Others do not see the development of additional offshore centres happening as quickly, as David Koh, J.P. Morgan suggests,

“Although there is talk about an offshore RMB market developing in Singapore and London, in addition to Hong Kong where most transactions are undertaken currently, this needs to be supported by the Chinese regulators for it to become a reality. For a mature offshore RMB market to develop, there need to be more opportunities to use RMB, which remain limited at present.

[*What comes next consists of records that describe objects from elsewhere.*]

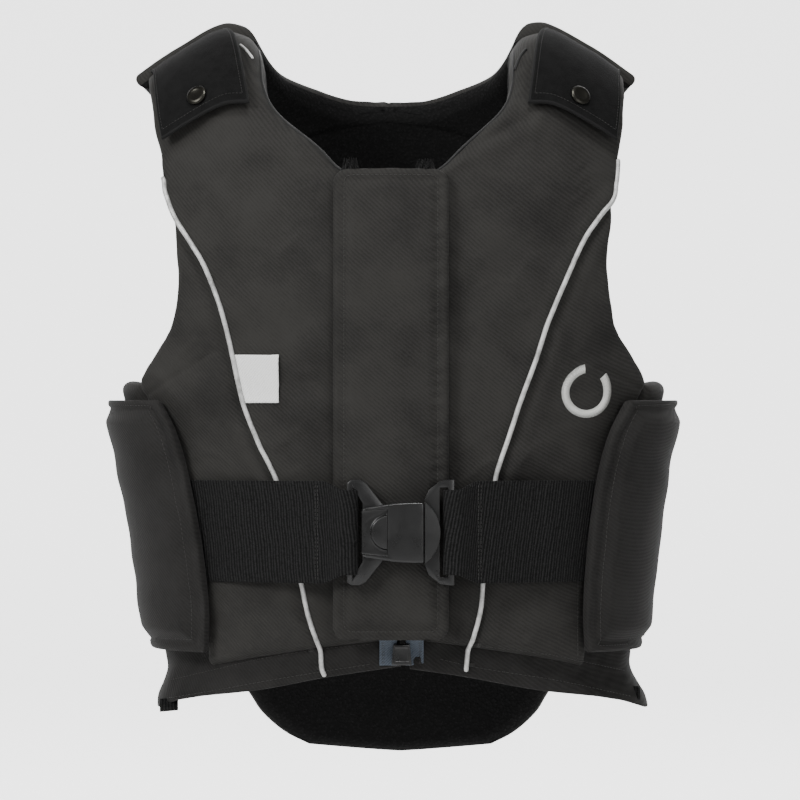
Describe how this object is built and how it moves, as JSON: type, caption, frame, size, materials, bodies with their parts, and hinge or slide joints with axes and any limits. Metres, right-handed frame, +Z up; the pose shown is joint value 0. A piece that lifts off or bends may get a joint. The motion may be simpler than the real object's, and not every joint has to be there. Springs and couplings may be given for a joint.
{
  "type": "equestrian body protector",
  "caption": "Padded front-zip riding vest with shoulder straps, open armholes, side wings, a zip cover, piped curved seams and a wide waist elastic with a side-release buckle.",
  "frame": {"origin": "Between the shoulders, midway between the two sides of the wearer's form, at the height where the shoulder straps sit on the shoulders.", "axes": "+Z is up along the worn vest. -Y is the front, where the zip is. +X is the wearer's left."},
  "size_m": [0.4204, 0.2473, 0.534],
  "materials": {
    "charcoal_twill": "fine twill shell over closed-cell foam, matt",
    "black_knit": "brushed knit lining, matt",
    "black_pile": "short pile of a hook-and-loop tab, matt",
    "black_elastic": "ribbed woven elastic, matt",
    "black_acetal": "moulded acetal, satin",
    "silver_piping": "reflective tape over cord, satin",
    "white_tab": "plain woven tab, matt",
    "grey_tape": "woven zip tape, matt",
    "black_teeth": "moulded zip teeth, satin"
  },
  "bodies": {
    "root": {"back_panel": "charcoal_twill", "back_lining": "black_knit", "front_panel_left": "charcoal_twill", "front_panel_right": "charcoal_twill", "hem_band_left": "charcoal_twill", "hem_band_right": "charcoal_twill", "side_panel_left": "charcoal_twill", "side_panel_right": "charcoal_twill", "side_wing_left": "charcoal_twill", "side_wing_right": "charcoal_twill", "shoulder_flap_left": "black_pile", "shoulder_flap_right": "black_pile", "snap_cap_left": "black_acetal", "snap_cap_right": "black_acetal", "placket_flap": "charcoal_twill", "zip_tape_left": "grey_tape", "zip_tape_right": "grey_tape", "zip_chain": "black_teeth", "zip_box": "black_acetal", "piping_left": "silver_piping", "piping_right": "silver_piping", "side_label": "white_tab", "waist_elastic_left": "black_elastic", "waist_elastic_right": "black_elastic", "buckle_socket": "black_acetal", "buckle_plug": "black_acetal"}
  },
  "joints": []
}
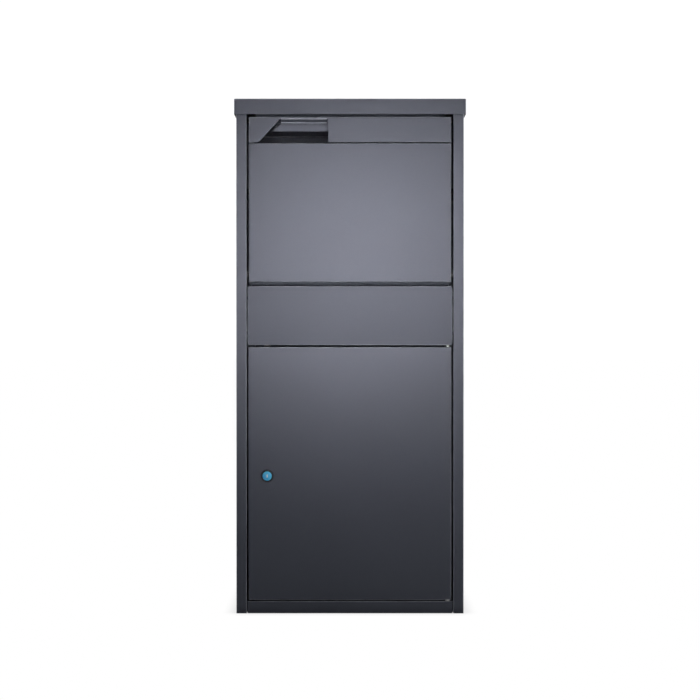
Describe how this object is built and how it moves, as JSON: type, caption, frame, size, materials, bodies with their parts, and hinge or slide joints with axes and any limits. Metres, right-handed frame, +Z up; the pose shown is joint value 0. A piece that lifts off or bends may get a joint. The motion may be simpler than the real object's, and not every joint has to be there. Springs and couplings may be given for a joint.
{
  "type": "parcel drop box",
  "caption": "Tall sheet-steel parcel drop box with a tilting drop hatch and tray above a side-hinged door with a cam lock, under an overhanging lid.",
  "frame": {"origin": "bottom centre of the box's overall bounding box, on the ground plane", "axes": "+Z up, front with hatch and door faces -Y, +X to the viewer's right seen from the front"},
  "size_m": [0.45, 0.355, 1],
  "materials": {
    "powder_coat": "fine matt powder coat, anthracite",
    "zinc": "zinc plated",
    "chrome": "polished",
    "lock_disc": "glossy blue",
    "blackened": "blackened",
    "nylon": "dark grey nylon",
    "rubber": "matt black"
  },
  "bodies": {
    "cabinet": {"back_panel": "powder_coat", "door_glide_button": "nylon", "door_pivot_pin_lower": "zinc", "door_pivot_pin_upper": "zinc", "door_pivot_washer": "zinc", "floor_pan": "powder_coat", "hatch_buffer_left": "rubber", "hatch_buffer_right": "rubber", "hatch_bush_left": "nylon", "hatch_bush_right": "nylon", "header_rail": "powder_coat", "left_side_panel": "powder_coat", "middle_panel": "powder_coat", "middle_rivet_left_lower": "powder_coat", "middle_rivet_left_upper": "powder_coat", "middle_rivet_right_lower": "powder_coat", "middle_rivet_right_upper": "powder_coat", "rear_guard_plate": "powder_coat", "right_side_panel": "powder_coat", "roof_cap": "powder_coat", "roof_nut_front_left": "zinc", "roof_nut_front_right": "zinc", "roof_nut_rear_left": "zinc", "roof_nut_rear_right": "zinc"},
    "hatch": {"hatch_cheek_left": "powder_coat", "hatch_cheek_right": "powder_coat", "hatch_grip_plate": "powder_coat", "hatch_handle_strip": "powder_coat", "hatch_panel": "powder_coat", "hatch_pivot_pin_left": "blackened", "hatch_pivot_pin_right": "blackened", "hatch_rivet_left_lower": "powder_coat", "hatch_rivet_left_middle": "powder_coat", "hatch_rivet_left_upper": "powder_coat", "hatch_rivet_right_lower": "powder_coat", "hatch_rivet_right_middle": "powder_coat", "hatch_rivet_right_upper": "powder_coat", "hatch_stop_pad_left": "rubber", "hatch_stop_pad_right": "rubber", "hatch_tray": "powder_coat", "tray_rivet_left_front": "powder_coat", "tray_rivet_left_rear": "powder_coat", "tray_rivet_right_front": "powder_coat", "tray_rivet_right_rear": "powder_coat"},
    "door": {"door_panel": "powder_coat", "door_stiffener": "powder_coat", "lock_body": "chrome", "lock_nut": "zinc", "lock_washer": "zinc"},
    "lock_spindle": {"lock_cam": "zinc", "lock_cam_screw": "zinc", "lock_face_disc": "lock_disc", "lock_plug": "chrome"}
  },
  "joints": [
    {"name": "hatch_hinge", "type": "hinge", "parent": "cabinet", "child": "hatch", "pos_m": [0, -0.1605, 0.659], "axis": [1, 0, 0], "range_deg": [0, 45]},
    {"name": "door_hinge", "type": "hinge", "parent": "cabinet", "child": "door", "pos_m": [0.19, -0.1665, 0.27], "axis": [0, 0, 1], "range_deg": [0, 110]},
    {"name": "lock_turn", "type": "hinge", "parent": "door", "child": "lock_spindle", "pos_m": [-0.161, -0.1725, 0.2675], "axis": [0, 1, 0], "range_deg": [0, 90]}
  ]
}
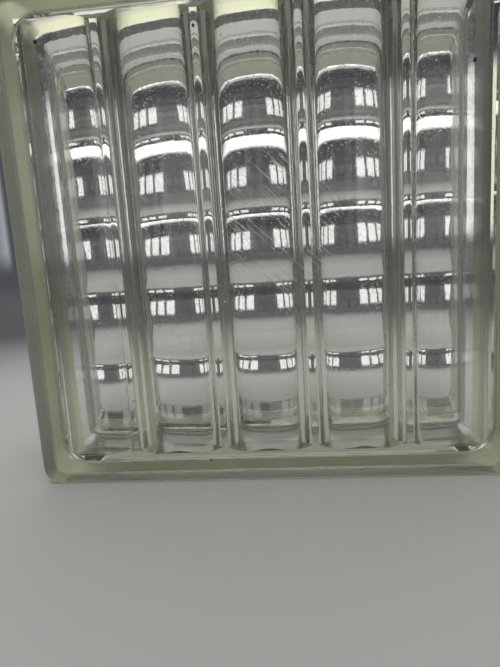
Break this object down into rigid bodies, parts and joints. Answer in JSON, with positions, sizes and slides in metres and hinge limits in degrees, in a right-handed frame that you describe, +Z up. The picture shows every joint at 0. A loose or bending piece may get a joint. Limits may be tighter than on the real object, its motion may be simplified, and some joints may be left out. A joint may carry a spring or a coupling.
{
  "type": "hollow glass block",
  "caption": "Square hollow block of clear pressed glass with crossed inner flutes and a mortar channel round its edges, for light-passing walls.",
  "frame": {"origin": "centre of the block's footprint, on the level surface that its two bottom edge flanges stand on", "axes": "+Z up; +Y through the block's thickness, from the front pane with the upright flutes to the back pane with the level flutes; +X along its width"},
  "size_m": [0.19, 0.08, 0.19],
  "materials": {
    "clear_glass": "clear pressed glass, glossy, pale yellow-green where it is thick"
  },
  "bodies": {
    "root": {"glass_block": "clear_glass"}
  },
  "joints": []
}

J.P. Morgan is at the forefront of RMB developments and is working closely with regulators and market participants to shape the RMB market as it evolves and matures.”

[[[PAGE]]]

The future of financing in Asia

It is unrealistic to predict how the financing market in Asia will develop in the future, as this depends not only on investor and issuer behaviour, but also government decisions regarding the liberalisation of the RMB. However, the growth of both Chinese and other Asian multinationals, together with more ambitious strategic expansion plans amongst foreign corporations, is likely to mean that financing through Asian centres, including in CNH, will continue strongly. John Laurens, HSBC highlights that the investor community is also growing,

“International RMB pools will become deeper, opening up the development of a broader range of financial instruments.”

David Koh, J.P. Morgan demonstrates that this expansion will accompany specific market and political trends,

“The offshore market will continue to develop in pockets, such as Hong Kong, Singapore, India and London. The Indian government recently approved the issuance of dim sum bonds, which has resulted in the first corporate in India issuing RMB-denominated debt, on the basis that a large proportion of their suppliers are based in China.”

Finally, as John Laurens, HSBC summarises,

“The shift in companies’ financing strategy simply reflects China’s place in the new world. Irrespective of industry, the global growth strategy of most companies is likely to involve China as a strategic market, whether for sales, manufacturing, procurement or all three.”